The Broader Stakes: What This Means for American Companies—and You
Beyond the boardroom, the ripple effects of the Trump Media deal point to a troubling transformation in how some U.S. businesses measure value and security. The classical model—steady growth, productive investment, gradual innovation—gets shoved aside in favor of headline-grabbing bets on speculative assets. Voters and investors alike are left to absorb the risk.
Sound progressive economic policy urges a different path. Public companies should be investing in people, research, and real technological progress—not in volatile digital currencies that can lose 30% of their value in a week.
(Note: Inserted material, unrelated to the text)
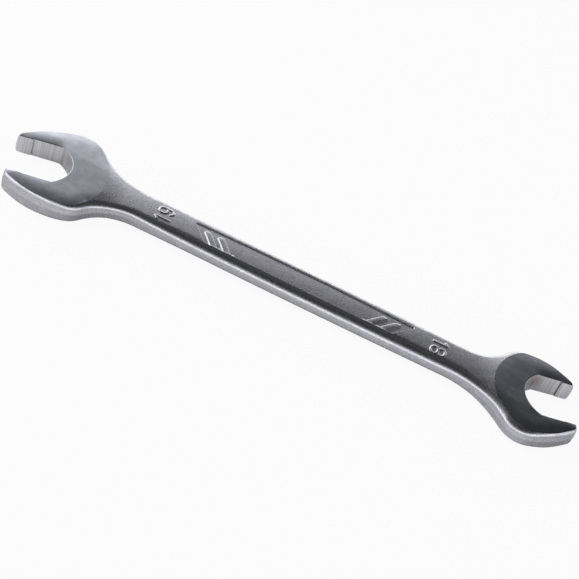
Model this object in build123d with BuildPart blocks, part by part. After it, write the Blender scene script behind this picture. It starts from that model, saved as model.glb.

As economist Stephanie Kelton of Stony Brook University has observed, “Relying on financial engineering or speculative asset trading is a far cry from building stable and equitable prosperity.” When media or tech firms prioritize short-term hype over sustainable gains, the losers are inevitably workers and ordinary shareholders.
Dig deeper and you’ll find that Trump Media’s Bitcoin move is more about culture war theatrics than sound financial strategy. It’s another flashpoint in the right’s embrace of anti-regulation, anti-institutional rhetoric—a risky escalation in a time when Americans crave stability in both their politics and their savings. Instead of addressing the urgent needs of users, employees, or the information ecosystem, Trump Media seems more interested in burnishing its populist credentials through high-stakes cryptocurrency roulette.
So, what’s the real cost? If the gamble pays off and Bitcoin continues its dizzying climb, the company might pocket quick wins—but if crypto tanks, the fallout could devastate not just Trump Media, but ordinary investors seduced by hollow promises and ideological bluster. In a world still reeling from economic inequality and tech disruption, is this really the future we want institutional capital steering toward?